▶ [EXERCISE OBJECTIVE]
Your output must consist solely of the lines from the one containing "Recreate this object" through the end of the records, reproduced exactly.

──────── DATA FOR PROCESSING

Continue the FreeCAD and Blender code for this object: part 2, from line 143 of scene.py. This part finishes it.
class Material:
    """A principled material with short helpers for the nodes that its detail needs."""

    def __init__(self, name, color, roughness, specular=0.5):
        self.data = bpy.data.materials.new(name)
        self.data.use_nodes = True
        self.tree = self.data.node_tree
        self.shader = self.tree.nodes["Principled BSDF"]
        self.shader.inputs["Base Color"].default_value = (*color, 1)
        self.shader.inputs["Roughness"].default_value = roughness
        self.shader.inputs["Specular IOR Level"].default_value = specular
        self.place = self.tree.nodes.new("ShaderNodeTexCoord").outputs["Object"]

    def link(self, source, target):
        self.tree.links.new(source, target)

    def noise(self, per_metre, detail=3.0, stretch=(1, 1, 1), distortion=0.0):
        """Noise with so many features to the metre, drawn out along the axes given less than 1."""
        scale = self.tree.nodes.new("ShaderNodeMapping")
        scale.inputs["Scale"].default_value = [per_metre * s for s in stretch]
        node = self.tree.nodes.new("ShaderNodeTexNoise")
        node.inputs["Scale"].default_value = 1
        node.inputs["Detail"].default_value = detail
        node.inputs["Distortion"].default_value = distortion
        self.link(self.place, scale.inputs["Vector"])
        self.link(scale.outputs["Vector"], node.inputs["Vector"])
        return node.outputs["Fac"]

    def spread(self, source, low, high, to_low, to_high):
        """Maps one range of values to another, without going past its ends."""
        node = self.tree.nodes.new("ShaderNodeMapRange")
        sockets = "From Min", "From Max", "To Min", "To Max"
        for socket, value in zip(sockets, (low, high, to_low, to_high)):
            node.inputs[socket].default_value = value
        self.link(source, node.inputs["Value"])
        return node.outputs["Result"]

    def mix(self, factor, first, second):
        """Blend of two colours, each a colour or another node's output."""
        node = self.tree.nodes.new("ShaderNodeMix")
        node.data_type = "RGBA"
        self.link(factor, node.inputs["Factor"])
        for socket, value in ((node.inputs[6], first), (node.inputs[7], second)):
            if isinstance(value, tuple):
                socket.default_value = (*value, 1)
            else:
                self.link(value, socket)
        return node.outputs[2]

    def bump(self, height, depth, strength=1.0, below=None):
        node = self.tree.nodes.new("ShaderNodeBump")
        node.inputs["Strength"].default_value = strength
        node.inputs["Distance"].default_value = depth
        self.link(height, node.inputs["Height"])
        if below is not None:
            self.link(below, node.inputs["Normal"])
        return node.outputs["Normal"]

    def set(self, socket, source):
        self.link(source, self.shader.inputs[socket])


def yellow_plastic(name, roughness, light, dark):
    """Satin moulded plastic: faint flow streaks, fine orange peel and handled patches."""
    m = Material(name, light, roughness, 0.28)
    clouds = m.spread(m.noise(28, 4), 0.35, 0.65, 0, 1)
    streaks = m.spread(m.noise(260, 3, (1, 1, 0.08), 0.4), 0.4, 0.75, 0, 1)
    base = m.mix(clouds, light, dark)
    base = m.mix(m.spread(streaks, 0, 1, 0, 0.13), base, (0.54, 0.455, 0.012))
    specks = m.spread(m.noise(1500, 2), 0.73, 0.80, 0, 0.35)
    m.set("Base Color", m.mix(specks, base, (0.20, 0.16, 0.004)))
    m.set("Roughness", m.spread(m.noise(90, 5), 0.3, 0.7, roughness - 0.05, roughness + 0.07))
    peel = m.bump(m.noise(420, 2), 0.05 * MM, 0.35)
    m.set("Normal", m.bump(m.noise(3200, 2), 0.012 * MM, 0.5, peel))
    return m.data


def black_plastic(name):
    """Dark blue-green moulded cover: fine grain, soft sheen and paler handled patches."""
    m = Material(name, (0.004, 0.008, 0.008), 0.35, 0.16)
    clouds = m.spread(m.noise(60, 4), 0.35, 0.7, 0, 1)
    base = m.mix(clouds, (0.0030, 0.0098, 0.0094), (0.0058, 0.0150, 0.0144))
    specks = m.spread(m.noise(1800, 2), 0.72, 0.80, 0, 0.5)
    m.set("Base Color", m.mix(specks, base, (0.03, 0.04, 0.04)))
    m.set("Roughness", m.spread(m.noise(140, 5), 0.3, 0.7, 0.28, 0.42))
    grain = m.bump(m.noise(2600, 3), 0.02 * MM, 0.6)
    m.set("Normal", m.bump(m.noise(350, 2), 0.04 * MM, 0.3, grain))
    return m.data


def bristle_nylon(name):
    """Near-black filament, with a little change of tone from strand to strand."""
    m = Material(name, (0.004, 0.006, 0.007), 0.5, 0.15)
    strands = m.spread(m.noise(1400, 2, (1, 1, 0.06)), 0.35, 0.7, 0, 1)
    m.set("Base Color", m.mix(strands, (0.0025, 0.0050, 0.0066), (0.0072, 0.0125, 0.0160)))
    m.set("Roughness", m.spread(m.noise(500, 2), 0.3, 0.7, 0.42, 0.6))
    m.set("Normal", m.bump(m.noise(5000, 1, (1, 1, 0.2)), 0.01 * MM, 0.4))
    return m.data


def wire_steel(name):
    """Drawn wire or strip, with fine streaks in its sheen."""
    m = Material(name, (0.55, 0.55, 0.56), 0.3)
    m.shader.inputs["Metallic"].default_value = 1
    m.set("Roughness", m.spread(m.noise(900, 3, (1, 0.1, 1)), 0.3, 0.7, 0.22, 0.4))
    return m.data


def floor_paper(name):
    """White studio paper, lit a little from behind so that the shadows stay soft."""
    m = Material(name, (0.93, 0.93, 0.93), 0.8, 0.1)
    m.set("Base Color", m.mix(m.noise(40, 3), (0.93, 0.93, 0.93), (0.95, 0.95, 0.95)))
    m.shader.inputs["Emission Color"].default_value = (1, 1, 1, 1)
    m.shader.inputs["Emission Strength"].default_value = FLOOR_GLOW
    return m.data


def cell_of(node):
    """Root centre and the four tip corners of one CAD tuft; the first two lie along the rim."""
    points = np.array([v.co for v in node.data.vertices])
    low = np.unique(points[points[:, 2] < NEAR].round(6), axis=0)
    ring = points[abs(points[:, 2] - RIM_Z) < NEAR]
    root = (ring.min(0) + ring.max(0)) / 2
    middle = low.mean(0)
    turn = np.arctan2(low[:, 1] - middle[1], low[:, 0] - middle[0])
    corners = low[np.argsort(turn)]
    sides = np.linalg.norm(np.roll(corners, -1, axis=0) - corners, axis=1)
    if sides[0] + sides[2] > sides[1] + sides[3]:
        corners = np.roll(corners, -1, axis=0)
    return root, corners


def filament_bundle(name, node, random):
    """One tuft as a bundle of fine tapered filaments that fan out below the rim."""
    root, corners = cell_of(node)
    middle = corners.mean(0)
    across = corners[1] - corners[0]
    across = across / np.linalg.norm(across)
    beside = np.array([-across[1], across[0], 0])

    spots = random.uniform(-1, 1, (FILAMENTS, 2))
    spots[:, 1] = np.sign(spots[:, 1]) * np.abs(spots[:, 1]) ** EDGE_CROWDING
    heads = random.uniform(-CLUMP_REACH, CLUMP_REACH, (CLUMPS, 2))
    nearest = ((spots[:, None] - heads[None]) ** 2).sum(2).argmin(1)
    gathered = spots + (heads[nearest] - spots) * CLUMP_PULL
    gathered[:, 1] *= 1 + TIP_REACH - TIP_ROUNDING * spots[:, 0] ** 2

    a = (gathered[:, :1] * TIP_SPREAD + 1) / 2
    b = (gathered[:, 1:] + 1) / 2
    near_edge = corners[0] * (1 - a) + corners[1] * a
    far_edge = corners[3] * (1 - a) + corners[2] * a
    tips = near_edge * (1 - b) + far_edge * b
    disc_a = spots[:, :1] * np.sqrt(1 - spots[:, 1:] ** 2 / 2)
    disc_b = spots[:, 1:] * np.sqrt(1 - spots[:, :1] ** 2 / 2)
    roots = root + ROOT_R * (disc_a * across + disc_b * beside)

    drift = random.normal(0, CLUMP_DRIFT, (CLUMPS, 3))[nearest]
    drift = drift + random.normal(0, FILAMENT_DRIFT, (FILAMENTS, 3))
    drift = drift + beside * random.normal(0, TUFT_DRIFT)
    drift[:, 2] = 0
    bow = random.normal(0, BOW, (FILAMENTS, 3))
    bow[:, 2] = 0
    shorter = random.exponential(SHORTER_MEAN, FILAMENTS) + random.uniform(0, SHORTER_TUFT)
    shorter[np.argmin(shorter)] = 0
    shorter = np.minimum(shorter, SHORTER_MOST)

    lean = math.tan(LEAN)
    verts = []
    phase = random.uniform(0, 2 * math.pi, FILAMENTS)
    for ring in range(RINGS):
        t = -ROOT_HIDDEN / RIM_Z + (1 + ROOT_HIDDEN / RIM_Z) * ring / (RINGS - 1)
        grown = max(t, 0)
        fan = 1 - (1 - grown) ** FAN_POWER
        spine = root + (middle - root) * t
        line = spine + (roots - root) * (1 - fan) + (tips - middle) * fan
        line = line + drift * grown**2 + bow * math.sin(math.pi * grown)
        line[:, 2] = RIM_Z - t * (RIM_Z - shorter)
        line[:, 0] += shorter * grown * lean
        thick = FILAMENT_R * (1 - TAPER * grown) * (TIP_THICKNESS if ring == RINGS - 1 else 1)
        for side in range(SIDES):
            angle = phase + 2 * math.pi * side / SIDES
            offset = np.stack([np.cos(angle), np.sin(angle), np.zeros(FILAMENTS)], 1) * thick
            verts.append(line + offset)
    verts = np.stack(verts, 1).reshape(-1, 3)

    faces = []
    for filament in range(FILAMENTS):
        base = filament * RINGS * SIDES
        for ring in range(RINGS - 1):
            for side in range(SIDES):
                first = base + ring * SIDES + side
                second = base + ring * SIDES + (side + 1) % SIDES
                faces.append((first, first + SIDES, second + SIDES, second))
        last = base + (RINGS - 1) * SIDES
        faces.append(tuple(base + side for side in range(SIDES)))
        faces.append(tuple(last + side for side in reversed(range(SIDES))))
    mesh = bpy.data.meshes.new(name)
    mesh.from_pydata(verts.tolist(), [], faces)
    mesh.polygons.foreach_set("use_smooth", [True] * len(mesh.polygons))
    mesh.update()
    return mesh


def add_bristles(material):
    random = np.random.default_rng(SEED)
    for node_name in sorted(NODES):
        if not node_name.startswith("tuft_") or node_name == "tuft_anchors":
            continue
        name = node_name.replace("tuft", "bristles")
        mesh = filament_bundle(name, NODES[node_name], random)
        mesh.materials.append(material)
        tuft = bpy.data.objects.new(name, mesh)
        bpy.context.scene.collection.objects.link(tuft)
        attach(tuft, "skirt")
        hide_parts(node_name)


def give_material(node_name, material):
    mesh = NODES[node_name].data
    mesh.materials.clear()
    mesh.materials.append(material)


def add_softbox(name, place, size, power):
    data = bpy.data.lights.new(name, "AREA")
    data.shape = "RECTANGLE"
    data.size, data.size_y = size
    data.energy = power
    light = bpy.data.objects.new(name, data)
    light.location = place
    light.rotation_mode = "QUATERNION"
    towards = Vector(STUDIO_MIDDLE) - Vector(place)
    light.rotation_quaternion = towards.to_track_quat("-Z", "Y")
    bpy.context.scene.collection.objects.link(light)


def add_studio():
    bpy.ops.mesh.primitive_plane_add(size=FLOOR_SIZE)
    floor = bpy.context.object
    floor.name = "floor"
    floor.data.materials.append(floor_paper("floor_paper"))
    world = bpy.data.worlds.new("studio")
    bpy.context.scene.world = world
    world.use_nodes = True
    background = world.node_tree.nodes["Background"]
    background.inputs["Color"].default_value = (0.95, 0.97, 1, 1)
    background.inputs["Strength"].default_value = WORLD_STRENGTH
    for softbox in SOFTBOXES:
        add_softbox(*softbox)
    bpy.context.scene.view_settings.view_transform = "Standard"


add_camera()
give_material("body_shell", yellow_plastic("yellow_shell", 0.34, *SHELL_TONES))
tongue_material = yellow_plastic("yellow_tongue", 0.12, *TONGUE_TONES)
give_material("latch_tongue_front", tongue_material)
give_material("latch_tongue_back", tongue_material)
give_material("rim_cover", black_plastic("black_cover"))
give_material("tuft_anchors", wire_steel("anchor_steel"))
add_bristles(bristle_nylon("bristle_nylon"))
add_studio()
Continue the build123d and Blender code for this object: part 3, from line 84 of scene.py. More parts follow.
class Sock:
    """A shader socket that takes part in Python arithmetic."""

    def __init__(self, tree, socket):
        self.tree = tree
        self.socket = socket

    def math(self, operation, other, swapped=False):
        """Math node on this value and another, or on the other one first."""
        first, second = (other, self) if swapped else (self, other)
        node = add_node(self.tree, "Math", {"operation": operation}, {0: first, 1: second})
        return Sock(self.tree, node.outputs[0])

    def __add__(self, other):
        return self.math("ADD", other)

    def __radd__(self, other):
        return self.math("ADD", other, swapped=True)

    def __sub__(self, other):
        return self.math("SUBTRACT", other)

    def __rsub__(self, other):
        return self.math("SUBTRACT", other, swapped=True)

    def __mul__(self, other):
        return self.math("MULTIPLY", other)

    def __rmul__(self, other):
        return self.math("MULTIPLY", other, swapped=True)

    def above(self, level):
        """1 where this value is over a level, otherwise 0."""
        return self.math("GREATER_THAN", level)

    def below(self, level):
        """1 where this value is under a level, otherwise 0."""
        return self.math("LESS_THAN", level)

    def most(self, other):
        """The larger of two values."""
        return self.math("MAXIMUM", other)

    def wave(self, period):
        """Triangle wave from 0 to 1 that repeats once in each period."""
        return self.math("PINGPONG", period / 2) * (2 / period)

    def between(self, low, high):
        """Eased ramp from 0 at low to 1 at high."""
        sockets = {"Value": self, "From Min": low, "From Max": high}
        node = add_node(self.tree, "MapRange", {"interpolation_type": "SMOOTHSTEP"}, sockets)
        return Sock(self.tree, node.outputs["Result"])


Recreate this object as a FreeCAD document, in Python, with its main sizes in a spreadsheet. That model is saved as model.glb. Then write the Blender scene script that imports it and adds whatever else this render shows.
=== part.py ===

────────────────

▶ [CORRECT RESPONSE]
Recreate this object as a FreeCAD document, in Python, with its main sizes in a spreadsheet. That model is saved as model.glb. Then write the Blender scene script that imports it and adds whatever else this render shows.
=== part.py ===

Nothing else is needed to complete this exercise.